Jihan mengumpulkan cucu-cucunya, lalu menyusul dengan helikopter ke rumah sakit. Putri-putrinya yang tidak ikut ke stadion sudah berada di sana bersama suami mereka.
Begitu pula Wapres Hosni Mubarak, yang tangannya dibalut karena terserempet peluru, dan para menteri.
Di ruang tunggu suasana hening mencekam. Jihan menanti dan menanti, tetapi tidak ada dokter yang menemuinya untuk memberi tahu keadaan suaminya. Setengah jam lewat dan Jihan pun insaf apa yang terjadi.
la menarik napas dalam-dalam untuk menabahkan hatinya, berdiri seraya menoleh ke arah Hosni Mubarak. "Tampaknya Sadat sudah meninggal," katanya. "Sekarang giliran Anda memimpin negara ini. Mohon jaga Mesir baik-baik, Pak Mubarak."
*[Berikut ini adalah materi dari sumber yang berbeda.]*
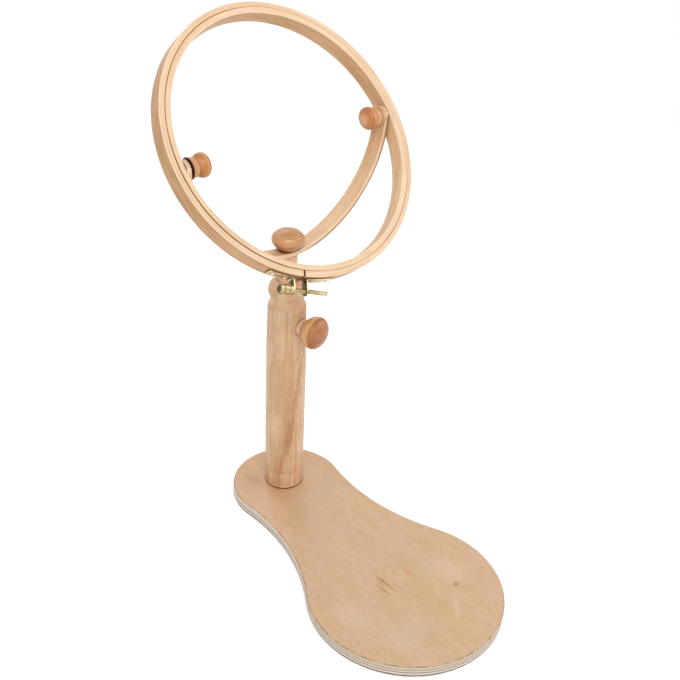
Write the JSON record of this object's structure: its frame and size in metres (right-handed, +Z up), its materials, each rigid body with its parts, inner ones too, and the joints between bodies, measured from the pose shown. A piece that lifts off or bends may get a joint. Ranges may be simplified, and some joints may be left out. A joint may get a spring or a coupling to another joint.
{
  "type": "embroidery hoop stand",
  "caption": "Seat-board stand that holds a round wooden embroidery hoop on a sliding post, with a swivelling yoke, a tilting hoop and wooden clamping knobs.",
  "frame": {"origin": "on the underside of the seat board, below the axis of the post", "axes": "+Z up along the post, the board's large end and the stitcher towards -Y, the hoop's tilt axis near X"},
  "size_m": [0.2504, 0.3739, 0.4806],
  "materials": {
    "plywood": "satin varnish",
    "beech": "satin varnish",
    "hoop_beech": "smooth sanded",
    "lacquered_beech": "gloss lacquer",
    "brass": "bright",
    "steel": "zinc plated"
  },
  "bodies": {
    "stand": {"seat_board": "plywood", "base_screw_left": "steel", "base_screw_right": "steel", "outer_post": "beech", "clamp_insert": "brass"},
    "clamp": {"clamp_knob": "lacquered_beech", "clamp_stud": "steel"},
    "rod": {"inner_rod": "beech", "yoke_stud": "steel"},
    "yoke_arm": {"yoke": "hoop_beech"},
    "yoke_knob_turn": {"yoke_knob": "lacquered_beech", "yoke_knob_insert": "brass"},
    "hoop": {"inner_hoop": "hoop_beech", "pivot_bolt_left": "steel", "pivot_bolt_right": "steel"},
    "pivot_knob_left_turn": {"pivot_knob_left": "lacquered_beech", "pivot_knob_left_insert": "brass"},
    "pivot_knob_right_turn": {"pivot_knob_right": "lacquered_beech", "pivot_knob_right_insert": "brass"},
    "outer_ring": {"outer_hoop": "hoop_beech", "closure_bracket_left": "brass", "closure_bracket_right": "brass", "closure_tack_left_1": "brass", "closure_tack_left_2": "brass", "closure_tack_right_1": "brass", "closure_tack_right_2": "brass"},
    "closure_screw_turn": {"closure_screw": "brass"}
  },
  "joints": [
    {"name": "post_slide", "type": "slide", "parent": "stand", "child": "rod", "axis": [0, 0, 1], "range_m": [-0.008, 0.14]},
    {"name": "post_clamp", "type": "hinge", "parent": "stand", "child": "clamp", "pos_m": [0, 0, 0.201], "axis": [0.2756, -0.9613, 0], "continuous": true},
    {"name": "yoke_swivel", "type": "hinge", "parent": "rod", "child": "yoke_arm", "pos_m": [0, 0, 0.272], "axis": [0, 0, 1], "continuous": true},
    {"name": "yoke_clamp", "type": "hinge", "parent": "rod", "child": "yoke_knob_turn", "pos_m": [0, 0, 0.279], "axis": [0, 0, 1], "continuous": true},
    {"name": "hoop_tilt", "type": "hinge", "parent": "yoke_arm", "child": "hoop", "pos_m": [0, 0, 0.3803], "axis": [0.9942, 0.108, 0], "range_deg": [-130, 30]},
    {"name": "pivot_clamp_left", "type": "hinge", "parent": "hoop", "child": "pivot_knob_left_turn", "pos_m": [0, 0, 0.3803], "axis": [0.9942, 0.108, 0], "continuous": true},
    {"name": "pivot_clamp_right", "type": "hinge", "parent": "hoop", "child": "pivot_knob_right_turn", "pos_m": [0, 0, 0.3803], "axis": [0.9942, 0.108, 0], "continuous": true},
    {"name": "hoop_lift", "type": "slide", "parent": "hoop", "child": "outer_ring", "axis": [0.0826, -0.7605, 0.6441], "range_m": [0, 0.04]},
    {"name": "closure_turn", "type": "hinge", "parent": "outer_ring", "child": "closure_screw_turn", "pos_m": [-0.04662, -0.08514, 0.28576], "axis": [0.9353, -0.164, -0.3136], "continuous": true}
  ]
}
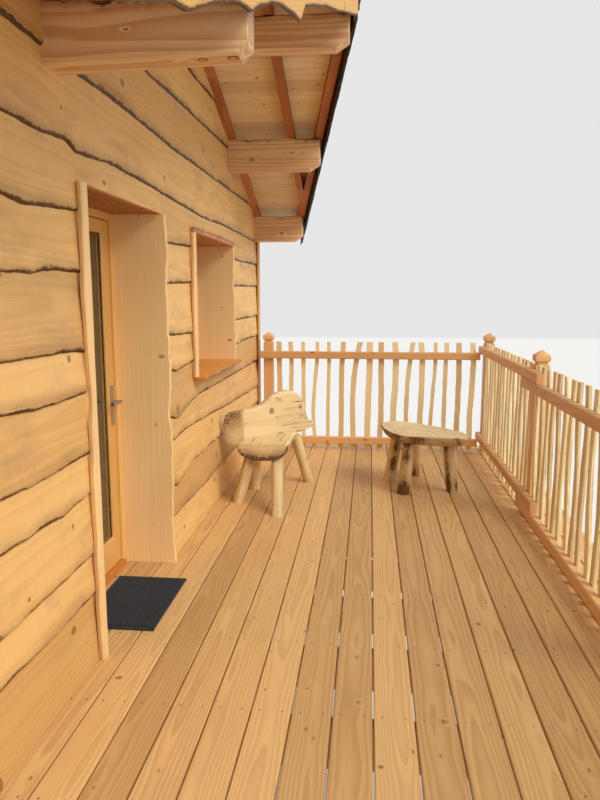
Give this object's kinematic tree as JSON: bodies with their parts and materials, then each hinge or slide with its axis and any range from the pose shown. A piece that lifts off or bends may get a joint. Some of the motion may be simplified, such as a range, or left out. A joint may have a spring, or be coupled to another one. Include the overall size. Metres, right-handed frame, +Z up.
{
  "type": "tree house",
  "caption": "Timber tree house on round stilts: a gabled cabin with live-edge boards, a glazed entrance door and a covered deck with a wavy picket railing, bench and table.",
  "frame": {"origin": "centre of the foot of the stilt under the middle of the front gable wall, at ground level", "axes": "+Z up, +X out of the front gable over the deck, +Y along the front gable to the far railing"},
  "size_m": [9.0075, 7.5218, 5.701],
  "materials": {
    "round_timber": "peeled round timber, weathered",
    "sawn_timber": "rough sawn softwood",
    "deck_timber": "planed deck boards, oiled",
    "cladding_timber": "waney-edged softwood boards",
    "purlin_timber": "planed softwood with bark on the top edge",
    "rafter_timber": "stained softwood",
    "soffit_timber": "tongued and grooved spruce",
    "bark_timber": "rough boards with bark",
    "joinery_timber": "clear-finished joinery",
    "railing_timber": "planed larch, oiled",
    "picket_timber": "split and peeled pickets",
    "log_timber": "peeled logs with checks",
    "roof_felt": "mineral-faced roofing",
    "roof_metal": "folded dark sheet",
    "glazing": "clear double glazing",
    "door_metal": "satin steel",
    "mat_textile": "ribbed textile on rubber"
  },
  "bodies": {
    "root": {"stilts": "round_timber", "bearers": "sawn_timber", "deck_joists": "sawn_timber", "deck_floor": "deck_timber", "rim_boards": "sawn_timber", "cabin_floor": "sawn_timber", "front_wall_piers": "cladding_timber", "front_wall_panels": "cladding_timber", "back_wall_piers": "cladding_timber", "back_wall_panels": "cladding_timber", "far_wall_piers": "cladding_timber", "far_wall_panels": "cladding_timber", "near_wall_piers": "cladding_timber", "near_wall_panels": "cladding_timber", "ridge_purlin": "purlin_timber", "far_purlin": "purlin_timber", "near_purlin": "purlin_timber", "far_eave_purlin": "purlin_timber", "near_eave_purlin": "purlin_timber", "rafters": "rafter_timber", "verge_rafters": "rafter_timber", "far_roof_boards": "soffit_timber", "near_roof_boards": "soffit_timber", "far_covering": "roof_felt", "near_covering": "roof_felt", "ridge_cap": "roof_metal", "barge_boards": "bark_timber", "door_lining": "cladding_timber", "door_frame": "joinery_timber", "door_sill": "joinery_timber", "frame_hinges": "door_metal", "window_linings": "cladding_timber", "window_sills": "cladding_timber", "window_frames": "joinery_timber", "window_glass": "glazing", "railing_posts": "railing_timber", "far_railing": "picket_timber", "outer_railing_far": "picket_timber", "outer_railing_middle": "picket_timber", "outer_railing_near": "picket_timber", "gate_railing": "picket_timber", "side_railing": "picket_timber", "bench_seat": "log_timber", "bench_back": "log_timber", "bench_legs": "log_timber", "table_top": "log_timber", "table_legs": "log_timber", "door_mat": "mat_textile"},
    "door": {"door_leaf": "joinery_timber", "door_glass": "glazing", "door_handles": "door_metal", "door_hinges": "door_metal"}
  },
  "joints": [
    {"name": "door_hinge", "type": "hinge", "parent": "root", "child": "door", "pos_m": [-0.31, -1.6225, 0], "axis": [0, 0, 1], "range_deg": [0, 100]}
  ]
}
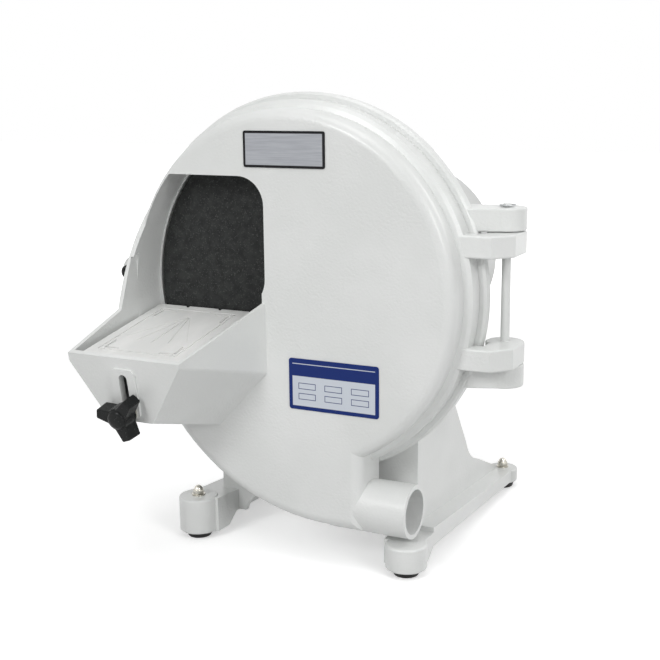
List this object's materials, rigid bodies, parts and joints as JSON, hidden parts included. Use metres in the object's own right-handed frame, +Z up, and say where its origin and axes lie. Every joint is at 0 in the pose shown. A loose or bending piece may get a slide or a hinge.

Anwar Sadat tewas ditembus lima peluru Kalashnikov: dua di dada, satu di leher, satu di tulang tengkuk dan satu lagi di lutut.
Putra Ny. Dua Sisi
Anwar Sadat lahir di Mit Abul-Kum, sebuah desa ± 100 km dari Kairo. Di sana tidak ada listrik, tidak ada leding. Ayahnya, Mohammed el-Sadat yang berambut pirang dan kulitnya putih itu adalah seorang kerani di angkatan bersenjata. Karena bekerja di Sudan, ia jarang pulang.
Ibu Anwar dikenal sebagai Sit el-Barein atau Ny. Dua Sisi, karena ia keturunan Mesir campur Sudan. Dari ibunya inilah Anwar mewarisi kulit berwarna kehitam-hitaman.
Mereka tinggal di rumah nenek Anwar, yang bertindak sebagai kepala keluarga. Di rumah itu, dalam sebuah ruang besar, terhampar kasur pada setiap sudutnya. Kasur di sudut yang satu untuk nenek Anwar. Di sudut yang satu lagi untuk ayah Anwar kalau pulang dari Sudan.
Kasur di sudut ketiga untuk Ny. Dua Sisi dan anaknya-anaknya, yang terdiri atas tiga putra dan seorang putri. Sudut keempat adalah tempat Amina, madu Ny. Dua Sisi yang memiliki sembilan anak.